Where the benchmark has little in common with the way the system will be loaded, it is for all practical purposes irrelevant.

The most common benchmarks which a user will encounter are synthetic benchmarks, where a program or suite of programs is run on the target system (or SUT - System Under Test for those in the benchmarking trade). Assuming the benchmark code is identical for all tested systems being evaluated, what the benchmark will indicate is some ratio of performance across the range of evaluated systems. If and only if the benchmark is very close in behaviour to the user's application, will the results be useful.
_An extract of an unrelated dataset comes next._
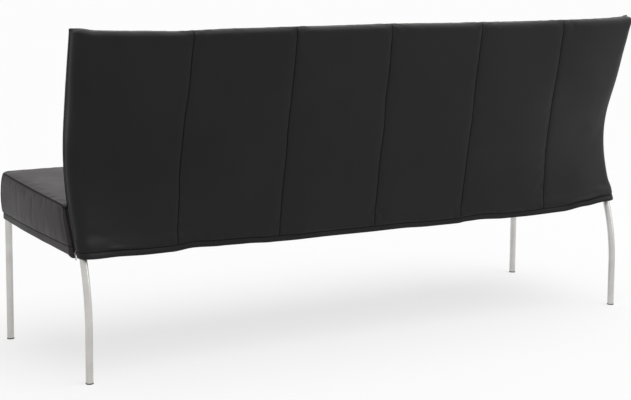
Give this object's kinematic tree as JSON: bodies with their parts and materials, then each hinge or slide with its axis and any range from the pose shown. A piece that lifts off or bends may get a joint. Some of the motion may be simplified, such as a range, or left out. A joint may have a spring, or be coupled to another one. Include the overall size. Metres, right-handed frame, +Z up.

Defeating benchmarks is favourite pastime in the technical community, particularly where there are sales to be gained. Designers of machines, as well as writers of operating system code and compilers will very often use synthetic benchmarks as tuning and testing tools for their products. This is both good and bad, subject to one's perspective on the matter. Where the benchmark is relevant to the user's application, significant gains can be made as the product design will be biased to enhance those performance characteristics which the benchmark loads most thoroughly.

Unfortunately, where the benchmark diverges from real world requirements,its use as a development support tool will lead to unbalanced system design and performance bottlenecks which may severely impact the system's capability in key areas.

A good example is the popular Specmark series of tests, devised for engineering and scientific workstations. The Specmark involves running a suite of tests, and producing both test specific scores, as well as total weighted sum scores. Done properly, a Specmark provides a well balanced metric of performance in the single user operating environment. The use of Specmarks has seen manufacturers increase cache sizes, bus bandwidths, CPU throughput and disk I/O performance, all key aspects of system performance in a typical workstation environment.

What a Specmark doesn't indicate particularly well is interprocess communications (IPC) performance, critical in a networked environment, and performance in other key areas such as NFS and network interface throughput. As many workstations are used as local servers, or support Xterminals, Specmark results may or may not be very useful in reaching a decision on what to choose.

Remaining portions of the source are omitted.